<<<<

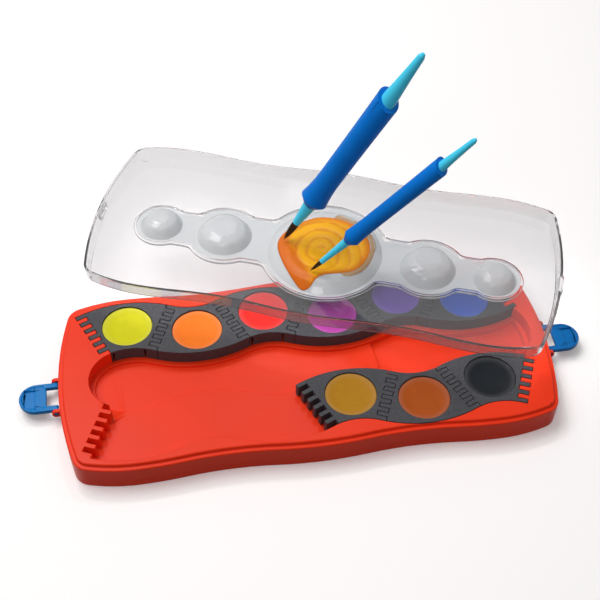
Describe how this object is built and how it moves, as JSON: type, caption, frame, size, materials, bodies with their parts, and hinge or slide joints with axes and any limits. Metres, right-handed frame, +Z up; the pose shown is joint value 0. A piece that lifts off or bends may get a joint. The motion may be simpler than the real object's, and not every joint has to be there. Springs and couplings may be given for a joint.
{
  "type": "watercolour paint set",
  "caption": "Watercolour box: open tray of clip-together colour pans, clear mixing lid above it, hinged end latches and two brushes standing in mixed paint.",
  "frame": {"origin": "centre of the tray's foot, on the surface that the tray stands on", "axes": "+X along the tray to the right, +Y to the back, +Z up"},
  "size_m": [0.3059, 0.2108, 0.1533],
  "materials": {
    "tray_plastic": "moulded, satin gloss",
    "pan_plastic": "moulded, finely grained",
    "latch_plastic": "moulded, satin gloss",
    "lid_plastic": "clear, polished",
    "wet_paint": "wet film",
    "brush_core": "moulded, polished",
    "brush_grip": "soft grip, satin",
    "brush_hair": "fine dark brown strands",
    "paint_yellow": "pressed tablet of watercolour",
    "paint_orange": "pressed tablet of watercolour",
    "paint_red": "pressed tablet of watercolour",
    "paint_magenta": "pressed tablet of watercolour",
    "paint_violet": "pressed tablet of watercolour",
    "paint_blue": "pressed tablet of watercolour",
    "paint_ochre": "pressed tablet of watercolour",
    "paint_brown": "pressed tablet of watercolour",
    "paint_black": "pressed tablet of watercolour"
  },
  "bodies": {
    "tray": {"tray": "tray_plastic"},
    "lid": {"lid": "lid_plastic", "mixed_paint": "wet_paint"},
    "latch_left": {"latch_left": "latch_plastic"},
    "latch_right": {"latch_right": "latch_plastic"},
    "yellow_pan": {"pan_yellow": "pan_plastic", "paint_yellow": "paint_yellow"},
    "orange_pan": {"pan_orange": "pan_plastic", "paint_orange": "paint_orange"},
    "red_pan": {"pan_red": "pan_plastic", "paint_red": "paint_red"},
    "magenta_pan": {"pan_magenta": "pan_plastic", "paint_magenta": "paint_magenta"},
    "violet_pan": {"pan_violet": "pan_plastic", "paint_violet": "paint_violet"},
    "blue_pan": {"pan_blue": "pan_plastic", "paint_blue": "paint_blue"},
    "ochre_pan": {"pan_ochre": "pan_plastic", "paint_ochre": "paint_ochre"},
    "brown_pan": {"pan_brown": "pan_plastic", "paint_brown": "paint_brown"},
    "black_pan": {"pan_black": "pan_plastic", "paint_black": "paint_black"},
    "small_brush": {"small_brush_handle": "brush_core", "small_brush_grip": "brush_grip", "small_brush_hair": "brush_hair"},
    "large_brush": {"large_brush_handle": "brush_core", "large_brush_grip": "brush_grip", "large_brush_hair": "brush_hair"}
  },
  "joints": [
    {"name": "lid_lift", "type": "slide", "parent": "tray", "child": "lid", "axis": [0, 0, 1], "range_m": [0, 0.06]},
    {"name": "latch_left_hinge", "type": "hinge", "parent": "tray", "child": "latch_left", "pos_m": [-0.133, 0, 0.006], "axis": [0, 1, 0], "range_deg": [0, 90]},
    {"name": "latch_right_hinge", "type": "hinge", "parent": "tray", "child": "latch_right", "pos_m": [0.133, 0, 0.006], "axis": [0, -1, 0], "range_deg": [0, 90]},
    {"name": "yellow_pan_lift", "type": "slide", "parent": "tray", "child": "yellow_pan", "axis": [0, 0, 1], "range_m": [0, 0.008]},
    {"name": "orange_pan_lift", "type": "slide", "parent": "tray", "child": "orange_pan", "axis": [0, 0, 1], "range_m": [0, 0.008]},
    {"name": "red_pan_lift", "type": "slide", "parent": "tray", "child": "red_pan", "axis": [0, 0, 1], "range_m": [0, 0.008]},
    {"name": "magenta_pan_lift", "type": "slide", "parent": "tray", "child": "magenta_pan", "axis": [0, 0, 1], "range_m": [0, 0.008]},
    {"name": "violet_pan_lift", "type": "slide", "parent": "tray", "child": "violet_pan", "axis": [0, 0, 1], "range_m": [0, 0.008]},
    {"name": "blue_pan_lift", "type": "slide", "parent": "tray", "child": "blue_pan", "axis": [0, 0, 1], "range_m": [0, 0.008]},
    {"name": "ochre_pan_lift", "type": "slide", "parent": "tray", "child": "ochre_pan", "axis": [0, 0, 1], "range_m": [0, 0.02]},
    {"name": "brown_pan_lift", "type": "slide", "parent": "tray", "child": "brown_pan", "axis": [0, 0, 1], "range_m": [0, 0.02]},
    {"name": "black_pan_lift", "type": "slide", "parent": "tray", "child": "black_pan", "axis": [0, 0, 1], "range_m": [0, 0.008]},
    {"name": "small_brush_pull", "type": "slide", "parent": "lid", "child": "small_brush", "axis": [0.637, -0.0861, 0.766], "range_m": [0, 0.05]},
    {"name": "large_brush_pull", "type": "slide", "parent": "lid", "child": "large_brush", "axis": [0.4999, 0.0079, 0.866], "range_m": [0, 0.05]}
  ]
}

>>>>

> _WHAT IS REQUIRED_: Give the material above again, word for word.

> _EXPECTED OUTPUT_:
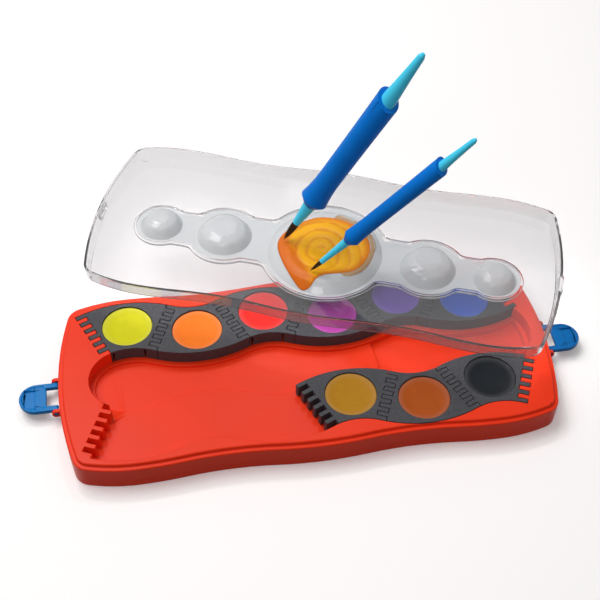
Describe how this object is built and how it moves, as JSON: type, caption, frame, size, materials, bodies with their parts, and hinge or slide joints with axes and any limits. Metres, right-handed frame, +Z up; the pose shown is joint value 0. A piece that lifts off or bends may get a joint. The motion may be simpler than the real object's, and not every joint has to be there. Springs and couplings may be given for a joint.
{
  "type": "watercolour paint set",
  "caption": "Watercolour box: open tray of clip-together colour pans, clear mixing lid above it, hinged end latches and two brushes standing in mixed paint.",
  "frame": {"origin": "centre of the tray's foot, on the surface that the tray stands on", "axes": "+X along the tray to the right, +Y to the back, +Z up"},
  "size_m": [0.3059, 0.2108, 0.1533],
  "materials": {
    "tray_plastic": "moulded, satin gloss",
    "pan_plastic": "moulded, finely grained",
    "latch_plastic": "moulded, satin gloss",
    "lid_plastic": "clear, polished",
    "wet_paint": "wet film",
    "brush_core": "moulded, polished",
    "brush_grip": "soft grip, satin",
    "brush_hair": "fine dark brown strands",
    "paint_yellow": "pressed tablet of watercolour",
    "paint_orange": "pressed tablet of watercolour",
    "paint_red": "pressed tablet of watercolour",
    "paint_magenta": "pressed tablet of watercolour",
    "paint_violet": "pressed tablet of watercolour",
    "paint_blue": "pressed tablet of watercolour",
    "paint_ochre": "pressed tablet of watercolour",
    "paint_brown": "pressed tablet of watercolour",
    "paint_black": "pressed tablet of watercolour"
  },
  "bodies": {
    "tray": {"tray": "tray_plastic"},
    "lid": {"lid": "lid_plastic", "mixed_paint": "wet_paint"},
    "latch_left": {"latch_left": "latch_plastic"},
    "latch_right": {"latch_right": "latch_plastic"},
    "yellow_pan": {"pan_yellow": "pan_plastic", "paint_yellow": "paint_yellow"},
    "orange_pan": {"pan_orange": "pan_plastic", "paint_orange": "paint_orange"},
    "red_pan": {"pan_red": "pan_plastic", "paint_red": "paint_red"},
    "magenta_pan": {"pan_magenta": "pan_plastic", "paint_magenta": "paint_magenta"},
    "violet_pan": {"pan_violet": "pan_plastic", "paint_violet": "paint_violet"},
    "blue_pan": {"pan_blue": "pan_plastic", "paint_blue": "paint_blue"},
    "ochre_pan": {"pan_ochre": "pan_plastic", "paint_ochre": "paint_ochre"},
    "brown_pan": {"pan_brown": "pan_plastic", "paint_brown": "paint_brown"},
    "black_pan": {"pan_black": "pan_plastic", "paint_black": "paint_black"},
    "small_brush": {"small_brush_handle": "brush_core", "small_brush_grip": "brush_grip", "small_brush_hair": "brush_hair"},
    "large_brush": {"large_brush_handle": "brush_core", "large_brush_grip": "brush_grip", "large_brush_hair": "brush_hair"}
  },
  "joints": [
    {"name": "lid_lift", "type": "slide", "parent": "tray", "child": "lid", "axis": [0, 0, 1], "range_m": [0, 0.06]},
    {"name": "latch_left_hinge", "type": "hinge", "parent": "tray", "child": "latch_left", "pos_m": [-0.133, 0, 0.006], "axis": [0, 1, 0], "range_deg": [0, 90]},
    {"name": "latch_right_hinge", "type": "hinge", "parent": "tray", "child": "latch_right", "pos_m": [0.133, 0, 0.006], "axis": [0, -1, 0], "range_deg": [0, 90]},
    {"name": "yellow_pan_lift", "type": "slide", "parent": "tray", "child": "yellow_pan", "axis": [0, 0, 1], "range_m": [0, 0.008]},
    {"name": "orange_pan_lift", "type": "slide", "parent": "tray", "child": "orange_pan", "axis": [0, 0, 1], "range_m": [0, 0.008]},
    {"name": "red_pan_lift", "type": "slide", "parent": "tray", "child": "red_pan", "axis": [0, 0, 1], "range_m": [0, 0.008]},
    {"name": "magenta_pan_lift", "type": "slide", "parent": "tray", "child": "magenta_pan", "axis": [0, 0, 1], "range_m": [0, 0.008]},
    {"name": "violet_pan_lift", "type": "slide", "parent": "tray", "child": "violet_pan", "axis": [0, 0, 1], "range_m": [0, 0.008]},
    {"name": "blue_pan_lift", "type": "slide", "parent": "tray", "child": "blue_pan", "axis": [0, 0, 1], "range_m": [0, 0.008]},
    {"name": "ochre_pan_lift", "type": "slide", "parent": "tray", "child": "ochre_pan", "axis": [0, 0, 1], "range_m": [0, 0.02]},
    {"name": "brown_pan_lift", "type": "slide", "parent": "tray", "child": "brown_pan", "axis": [0, 0, 1], "range_m": [0, 0.02]},
    {"name": "black_pan_lift", "type": "slide", "parent": "tray", "child": "black_pan", "axis": [0, 0, 1], "range_m": [0, 0.008]},
    {"name": "small_brush_pull", "type": "slide", "parent": "lid", "child": "small_brush", "axis": [0.637, -0.0861, 0.766], "range_m": [0, 0.05]},
    {"name": "large_brush_pull", "type": "slide", "parent": "lid", "child": "large_brush", "axis": [0.4999, 0.0079, 0.866], "range_m": [0, 0.05]}
  ]
}